I’ve witnessed huge results from the architectural effort which are summarized below.

Model based framework reduced the amount of boilerplate and ceremonious code significantly allowing team members focus on business use cases.
Separating CRUD from reporting means that each component can be optimized for performance and usability by avoiding over generalization of implementations.
Use of existing libraries to implement NFRs resulted in less code to test and maintain compared to custom implementation.
Automated database migration, test, build and deployment not only helped remove manual steps requiring a human being to run it but also increased confidence in codebase to do multiple deployments daily.
Flexibility of the refactored architecture opened the door to look into integrating additional form factors like native apps and SMS as data entry and reporting channels.
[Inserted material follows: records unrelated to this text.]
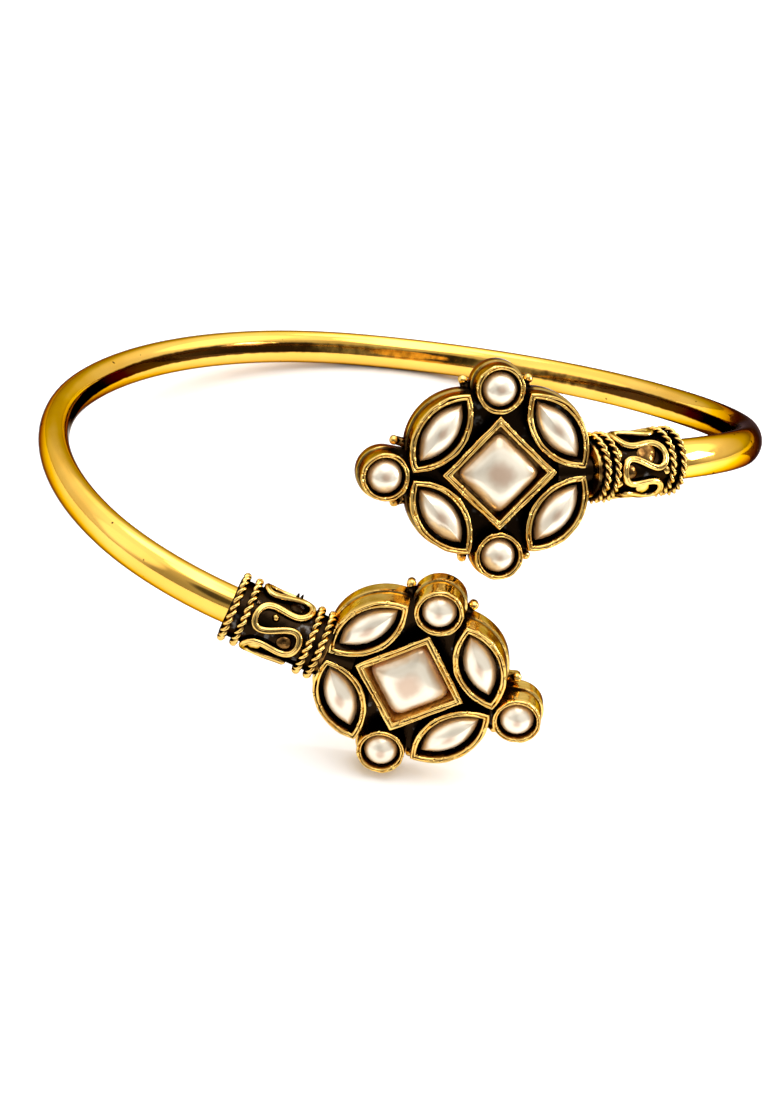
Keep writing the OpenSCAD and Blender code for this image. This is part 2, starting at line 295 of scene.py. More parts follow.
# Middle of the scroll wire: a wave along the drum whose phase, in degrees, runs ahead
# and falls back, so that its loops swell and their necks close in
def scrollPoint(phase, start):
    a = np.radians(phase)
    swell = np.degrees(collar["scrollSwell"] / drumRadius * np.sin(2 * a))
    roundDrum = np.radians(start + phase / collar["scrollLoops"] + collar["scrollLean"] * np.cos(a) + swell)
    radius = drumRadius + collar["scrollDiameter"] / 2 - collar["wireSink"]
    along = scrollMiddle + collar["scrollReach"] * np.cos(a)
    return np.stack([along, radius * np.cos(roundDrum), radius * np.sin(roundDrum)], -1)


# Scroll wire: a round section with a groove along its crest, carried along that wave
# and rounded off at its two ends
def makeScroll(side, start, place, material):
    span = 360 * collar["scrollLoops"] - 2 * collar["scrollGap"]
    phase = collar["scrollGap"] + span * np.linspace(0, 1, collar["scrollStations"])
    middle = scrollPoint(phase, start)
    ahead = unit(scrollPoint(phase + 0.5, start) - scrollPoint(phase - 0.5, start))
    outwards = unit(middle * [0, 1, 1])
    across = unit(np.cross(ahead, outwards))
    upwards = np.cross(across, ahead)
    a = np.linspace(-np.pi, np.pi, collar["scrollPoints"], endpoint=False)
    half = collar["scrollDiameter"] / 2
    groove = bump(a, 0, collar["grooveWidth"])
    sectionAcross = half * np.sin(a)
    sectionUp = half * np.cos(a) - collar["scrollGroove"] * groove
    distance = np.concatenate([[0], np.cumsum(np.linalg.norm(np.diff(middle, axis=0), axis=1))])
    fromEnd = np.minimum(distance, distance[-1] - distance) / half
    shrink = np.sqrt(1 - (1 - np.clip(fromEnd, 0.02, 1)) ** 2)[:, None]
    points = middle[:, None] + (shrink * sectionAcross)[..., None] * across[:, None] \
        + (shrink * sectionUp)[..., None] * upwards[:, None]
    low = 1 - smooth(np.cos(a), -0.25, 0.5)
    sootAndShade = np.maximum(0.4 * bump(a, 0, 0.2), low)[None] + 0 * shrink
    makePiece(side + "_collar_scroll", [skin(points, place, sootAndShade=sootAndShade)],
              material, side + "_collar", 180)


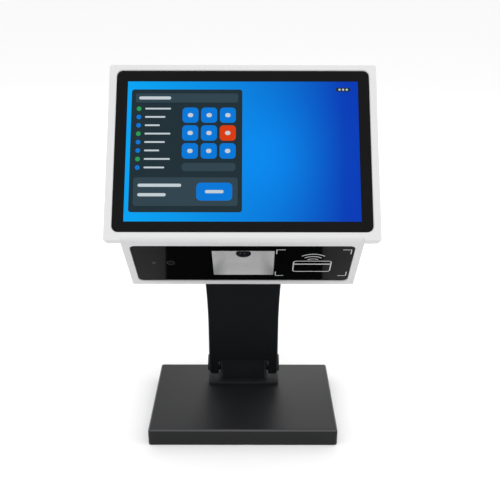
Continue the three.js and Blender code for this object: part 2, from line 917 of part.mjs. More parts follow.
// Bracket on the rear cover whose two ears carry the head
function headBracket() {
  const ear = new THREE.Shape();
  ear.moveTo(gap, hingeRise - headBracketReach);
  ear.lineTo(hingeStandoff, hingeRise - earRadius);
  ear.absarc(hingeStandoff, hingeRise, earRadius, -Math.PI / 2, Math.PI / 2, false);
  ear.lineTo(gap, hingeRise + headBracketReach);
  const plate = block(
    -headBracketHalf,
    headBracketHalf,
    gap,
    gap + bracketSheet,
    hingeRise - headBracketReach,
    hingeRise + headBracketReach,
  );
  const screwPlaces = [];
  for (const z of [-1, 1]) {
    for (const x of [-1, 1]) {
      screwPlaces.push([x * bracketScrewX, hingeRise + z * bracketScrewRise]);
    }
  }
  const bracket = [
    roundX(
      boltRadius + boltClearance,
      -headBracketHalf - over,
      headBracketHalf + over,
      hingeStandoff,
      hingeRise,
    ),
    ...screwPlaces.map(([x, z]) => roundY(
      bracketScrewRadius + gap,
      0,
      2 * bracketSheet,
      x,
      z,
      roundSteps / 2,
    )),
  ].reduce(
    (left, tool) => left.subtract(solid(tool)),
    join(
      plate,
      prism(ear, -headBracketHalf, -headBracketHalf + bracketSheet),
      prism(ear, headBracketHalf - bracketSheet, headBracketHalf),
    ),
  );
  piece(rear, 'head_bracket', shaped(bracket), materials.black);
  const seat = 2 * gap + bracketSheet;
  screwPlaces.forEach(([x, z], index) => {
    const screw = join(
      roundY(bracketScrewRadius, -coverThickness - bracketScrewTail, seat + gap, x, z, roundSteps / 2),
      roundY(bracketScrewHeadRadius, seat, seat + bracketScrewHead, x, z),
    );
    piece(rear, `bracket_screw_${index + 1}`, shaped(screw), materials.steel);
  });
}

// Front outline of the column, set in by the sheet for its inside or by the fold of its edges
function columnOutline(inset, bottom, top, corner) {
  const right = [];
  const half = columnWidth / 2 - inset;
  const flareBottom = pivotHeight + flareStart;
  const flareTop = headAxisHeight - webTopDrop;
  if (corner > 0) {
    for (let i = 0; i <= cornerSteps; i += 1) {
      const angle = (Math.PI / 2) * (i / cornerSteps);
      right.push(new THREE.Vector2(
        half - corner + corner * Math.sin(angle),
        bottom + corner - corner * Math.cos(angle),
      ));
    }
  } else {
    right.push(new THREE.Vector2(half, bottom));
  }
  for (let i = 0; i <= flareSteps; i += 1) {
    const share = i / flareSteps;
    right.push(new THREE.Vector2(
      half + columnFlare * share * share,
      flareBottom + (flareTop - flareBottom) * share,
    ));
  }
  right.push(new THREE.Vector2(half + columnFlare, top));
  const left = right.map((point) => new THREE.Vector2(-point.x, point.y)).reverse();
  return [...right, ...left];
}

// Column: a folded sheet channel with ears at both ends, and the cover that closes its back
function columnPieces() {
  const bottom = pivotHeight - earRadius;
  const top = headAxisHeight + earRadius;
  const webTop = headAxisHeight - webTopDrop;
  const notchTop = pivotHeight + notchRise;
  const wallLean = radians(headLean) - rearTilt;
  const side = new THREE.Shape();
  side.moveTo(-columnFront, bottom + legLift);
  side.lineTo(-columnFront, webTop);
  side.absarc(0, headAxisHeight, earRadius, Math.PI - wallLean, 0, true);
  side.absarc(0, pivotHeight, earRadius, 0, -Math.PI / 2, true);
  const inner = columnWidth / 2 + columnFlare - columnSheet;
  const folds = [[0, earRadius]];
  for (let i = 0; i <= cornerSteps; i += 1) {
    const angle = (Math.PI / 2) * (i / cornerSteps);
    folds.push([foldRadius * (1 - Math.cos(angle)), foldRadius * (1 - Math.sin(angle)) - columnFront]);
  }
  const folded = skin(
    folds.map(([inset]) => columnOutline(inset, bottom, top, legCorner + legLift)),
    folds.map(([, y]) => y),
    (point, level) => [point.x, level, point.y],
  );
  const tools = [
    slab(
      new THREE.Shape(columnOutline(columnSheet, bottom - over, top + over, 0)),
      columnSheet - columnFront,
      earRadius + over,
    ),
    block(-notchWidth / 2, notchWidth / 2, -columnFront - over, 0, bottom - over, notchTop),
    block(-inner, inner, -columnFront - over, 0, webTop, top + over),
    ...[-1, 1].map((x) => roundY(
      reliefRadius,
      -columnFront - over,
      -columnFront + columnSheet + over,
      (x * notchWidth) / 2,
      notchTop - reliefDrop,
      roundSteps / 2,
    )),
    ...[pivotHeight, headAxisHeight].map((z) => roundX(
      boltRadius + boltClearance,
      -columnWidth,
      columnWidth,
      0,
      z,
    )),
  ];
  const channel = tools.reduce(
    (left, tool) => left.subtract(solid(tool)),
    solid(folded).intersect(solid(prism(side, -columnWidth, columnWidth))),
  );
  piece(stand, 'column_channel', shaped(channel), materials.black);

  const coverBack = earRadius - columnCoverInset;
  const lid = solid(slab(
    new THREE.Shape(
      columnOutline(columnSheet + gap, pivotHeight + columnCoverRise, headAxisHeight - columnCoverDrop, 0),
    ),
    coverBack - columnCoverThickness,
    coverBack,
  ));
  piece(stand, 'column_cover', shaped(lid), materials.black);
}

// Bolt, bush, friction washer and nut on each side of a hinge
function hingeHardware(prefix, z, bracketHalf, flangeInner) {
  const flangeOuter = flangeInner + columnSheet;
  const bracketInner = bracketHalf - bracketSheet;
  const washerOuter = flangeInner - gap;
  const washerInner = washerOuter - washerThickness;
  for (const [name, side] of [['left', -1], ['right', 1]]) {
    const round = (radius, x0, x1, steps) => {
      const ends = [side * x0, side * x1].sort((a, b) => a - b);
      return roundX(radius, ends[0], ends[1], 0, z, steps);
    };
    const headFace = flangeOuter + gap + boltHead;
    const bolt = join(
      round(boltRadius, bracketInner - boltTip, flangeOuter + 2 * gap),
      round(boltHeadRadius, flangeOuter + gap, headFace),
    ).subtract(solid(round(keyRadius, headFace - keyDepth, headFace + over, hexagon)));
    piece(stand, `${prefix}_bolt_${name}`, shaped(bolt), materials.black);
    const bore = round(boltRadius + boltClearance, 0, flangeOuter);
    const bush = cut(round(bushRadius, bracketHalf + gap, washerInner - gap), bore);
    piece(stand, `${prefix}_bush_${name}`, shaped(bush), materials.darkSteel);
    const washer = cut(round(washerRadius, washerInner, washerOuter), bore);
    piece(stand, `${prefix}_washer_${name}`, shaped(washer), materials.plastic);
    const nut = cut(round(nutRadius, bracketInner - gap - nutThickness, bracketInner - gap, hexagon), bore);
    piece(stand, `${prefix}_nut_${name}`, shaped(nut), materials.steel);
  }
}

// Foot bracket on its plate, which bolts down onto the base
function footPieces() {
  const plateBottom = baseHeight + gap;
  const plateTop = plateBottom + footPlateThickness;
  const bracketBottom = plateTop + gap;
  const bracketSide = new THREE.Shape();
  bracketSide.moveTo(-bracketFront, bracketBottom);
  bracketSide.lineTo(-bracketFront, pivotHeight + bracketWebRise);
  bracketSide.lineTo(0, pivotHeight + earRadius);
  bracketSide.absarc(0, pivotHeight, earRadius, Math.PI / 2, 0, true);
  bracketSide.lineTo(bracketRear, bracketBottom);
  const bracket = join(
    prism(bracketSide, -footHalf, -footHalf + bracketSheet),
    prism(bracketSide, footHalf - bracketSheet, footHalf),
    block(
      -footHalf,
      footHalf,
      -bracketFront,
      -bracketFront + bracketSheet,
      bracketBottom,
      pivotHeight + bracketWebRise,
    ),
    block(-footHalf, footHalf, -bracketFront, bracketRear, bracketBottom, bracketBottom + bracketSheet),
  ).subtract(solid(roundX(boltRadius + boltClearance, -footHalf - over, footHalf + over, 0, pivotHeight)));
  const bends = ring(2 * footHalf, 2 * bracketFront + 2 * bracketRear, bracketFold, 0, bracketRear);
  const flat = (point, level) => [point.x, point.y, level];
  const folded = skin([bends, bends], [bracketBottom - over, pivotHeight + earRadius + over], flat);
  piece(kiosk, 'foot_bracket', shaped(bracket.intersect(solid(folded))), materials.black);

  const plateMiddle = (footPlateRear - footPlateFront) / 2;
  const plateRings = [0, 1].map(() => ring(
    footPlateWidth,
    footPlateRear + footPlateFront,
    footPlateCorner,
    0,
    plateMiddle,
  ));
  const places = [];
  for (const y of [-footScrewFront, footScrewRear]) {
    for (const x of [-footScrewX, footScrewX]) {
      places.push([x, y]);
    }
  }
  const plate = cut(
    skin(plateRings, [plateBottom, plateTop], flat),
    ...places.map(([x, y]) => roundZ(
      footScrewRadius + gap,
      plateBottom - over,
      plateTop - footScrewBlind,
      x,
      y,
    )),
  );
  piece(kiosk, 'foot_plate', shaped(plate), materials.black);

  const skinBottom = baseHeight - baseSheet;
  const headTop = skinBottom - gap;
  places.forEach(([x, y], index) => {
    const screw = join(
      roundZ(footScrewRadius, headTop - gap, plateTop - footScrewBlind - gap, x, y),
      roundZ(footScrewHeadRadius, headTop - footScrewHead, headTop, x, y),
    );
    piece(kiosk, `foot_screw_${index + 1}`, shaped(screw), materials.steel);
  });

  const middle = baseRear - baseDepth / 2;
  const levels = [rimLift];
  const insets = [0];
  for (let i = 0; i <= cornerSteps; i += 1) {
    const angle = (Math.PI / 2) * (i / cornerSteps);
    insets.push(baseEdgeRadius * (1 - Math.cos(angle)));
    levels.push(baseHeight - baseEdgeRadius * (1 - Math.sin(angle)));
  }
  const baseRing = (inset) => ring(
    baseWidth - 2 * inset,
    baseDepth - 2 * inset,
    Math.max(baseCorner - inset, gap),
    0,
    middle,
  );
  const plain = (inset, z0, z1) => skin([baseRing(inset), baseRing(inset)], [z0, z1], flat);
  const shell = cut(
    skin(insets.map(baseRing), levels, flat),
    plain(baseSheet, rimLift - over, skinBottom),
    ...places.map(([x, y]) => roundZ(footScrewRadius + gap, 0, baseHeight + over, x, y)),
  );
  piece(kiosk, 'base_tray', shaped(shell), materials.black);

  const bottomStart = padThickness + gap;
  const weightStart = bottomStart + bottomPlateThickness + gap;
  const lowest = plain(baseSheet + gap, bottomStart, bottomStart + bottomPlateThickness);
  piece(kiosk, 'base_bottom_plate', lowest, materials.black);
  const weight = cut(
    plain(baseSheet + weightInset, weightStart, weightStart + weightThickness),
    ...places.map(([x, y]) => roundZ(footScrewHeadRadius + 2 * gap, weightStart - over, baseHeight, x, y)),
  );
  piece(kiosk, 'weight_plate', shaped(weight), materials.steel);

  let number = 1;
  for (const y of [baseRear - padInset, baseRear - baseDepth + padInset]) {
    for (const x of [-1, 1]) {
      const pad = roundZ(padRadius, 0, padThickness, x * (baseWidth / 2 - padInset), y);
      piece(kiosk, `rubber_foot_${number}`, pad, materials.rubber);
      number += 1;
    }
  }
}

piece(head, 'front_housing', shaped(housing()), materials.white);
displayPieces();
chinPieces();
rearPieces();
headBracket();
columnPieces();
hingeHardware('head_hinge', headAxisHeight, headBracketHalf, columnWidth / 2 + columnFlare - columnSheet);
hingeHardware('foot_hinge', pivotHeight, footHalf, columnWidth / 2 - columnSheet);
footPieces();

// The origin lies under the middle of the whole kiosk
kiosk.updateMatrixWorld(true);
const extent = new THREE.Box3().setFromObject(kiosk, true);
kiosk.position.y = -(extent.min.y + extent.max.y) / 2;
kiosk.updateMatrixWorld(true);

export default kiosk;
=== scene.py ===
"""Desktop self checkout kiosk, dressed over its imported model."""

import math

import bmesh
import bpy
from mathutils import Matrix, Vector


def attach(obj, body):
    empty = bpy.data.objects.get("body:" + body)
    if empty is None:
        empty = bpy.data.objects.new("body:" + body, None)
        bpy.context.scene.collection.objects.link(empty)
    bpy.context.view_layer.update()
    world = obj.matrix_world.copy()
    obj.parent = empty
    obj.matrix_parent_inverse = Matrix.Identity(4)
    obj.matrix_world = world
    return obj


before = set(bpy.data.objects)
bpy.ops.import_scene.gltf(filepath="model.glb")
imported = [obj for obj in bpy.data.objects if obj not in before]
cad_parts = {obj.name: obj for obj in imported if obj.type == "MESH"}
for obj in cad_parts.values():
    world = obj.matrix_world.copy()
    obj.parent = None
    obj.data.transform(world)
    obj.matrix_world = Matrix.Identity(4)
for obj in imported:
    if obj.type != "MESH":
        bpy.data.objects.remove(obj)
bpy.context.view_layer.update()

# Camera: a 50 mm lens about 0.7 m from the kiosk, above the screen and looking down at it. Colours
# are shown without a film curve, so that each finish keeps its own brightness.
camera_place = (0.0069, -0.6266, 0.4528)
camera_down = 23.36
camera_roll = 0.07
camera = bpy.data.objects.new("camera", bpy.data.cameras.new("camera"))
bpy.context.scene.collection.objects.link(camera)
bpy.context.scene.camera = camera
camera.data.sensor_width = 36
camera.data.lens = 50.4
camera.matrix_world = (
    Matrix.Translation(camera_place)
    @ Matrix.Rotation(math.radians(90 - camera_down), 4, "X")
    @ Matrix.Rotation(math.radians(camera_roll), 4, "Z")
)
bpy.context.scene.view_settings.view_transform = "Standard"


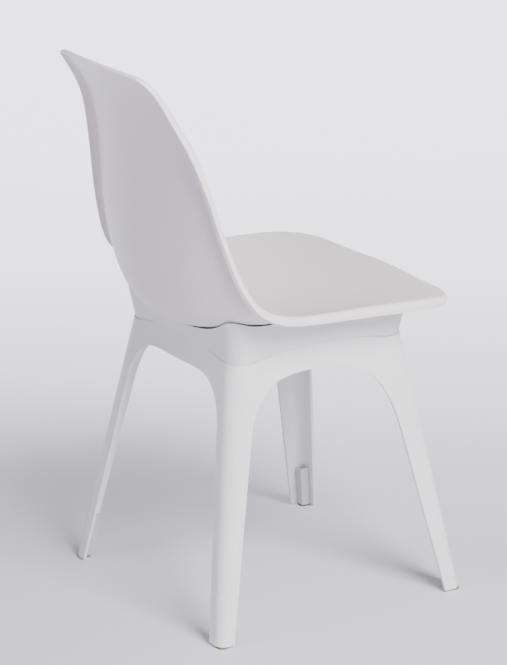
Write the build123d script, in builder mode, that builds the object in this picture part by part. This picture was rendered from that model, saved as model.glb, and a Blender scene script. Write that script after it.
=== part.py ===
from build123d import *
from math import cos, radians, sin
import os

os.makedirs("parts", exist_ok=True)

# ---------------------------------------------------------------------------
# Driving dimensions, mm.  X is the sitter's left, -Y is the front, +Z is up.
# The model is laid out about the middle of the four feet, and moved at the
# end so that the middle of its box on the floor is the origin.
# ---------------------------------------------------------------------------

# Seat shell: one moulded scoop
seat_half_width = 208
front_half_width = 203
seat_front = 224
front_height = 447
side_height = 465
hip_setback = 128
hip_height = 494
waist_half_width = 177
waist_height = 600
waist_setback = 171
top_half_width = 115
top_height = 812
top_setback = 266
shell_wall = 4.0
rim_crown_radius = 8.0
rim_hollow_radius = 4.0
seat_lip = 18.0
back_lip = 21.0
top_lip = 9.0
top_corner_radius = 28.0
top_rise = 14
draw_angle = 35

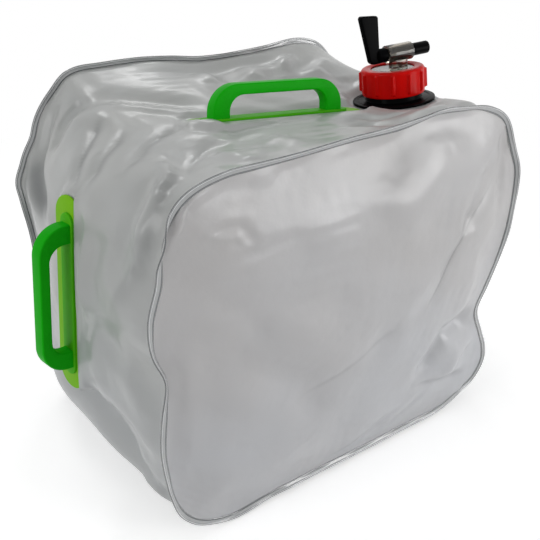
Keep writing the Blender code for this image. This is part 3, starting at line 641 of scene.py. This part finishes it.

In summary I believe the architecture for v2 addresses most of the pain from previous iterations but there are still concerns that need to be considered to ensure continued evolution of the project in the future. Some of the things that are on my backlog for further improvement of the architecture include:

To push further on the preliminary work I did in using Docker for both development and deployment of the different application parts. Remember that the first version of the app only had two parts to it — the monolithic web application and database. Now that there are more moving parts added to the architecture it could be intimidating for anyone to begin work on the codebase.
Having several components (web frontend, APIs, message queues, SMS gateway, databases etc.) means that there is going to be a lot of surface area to cover in tracing for errors when they arise. Having a central place to store and manage logs from all the different sources as well as provide a friendly visualization tool such as Kibana or Grafana.

I guess this is what my journey in evolving an architecture which at times required rewrite of some components than refactoring.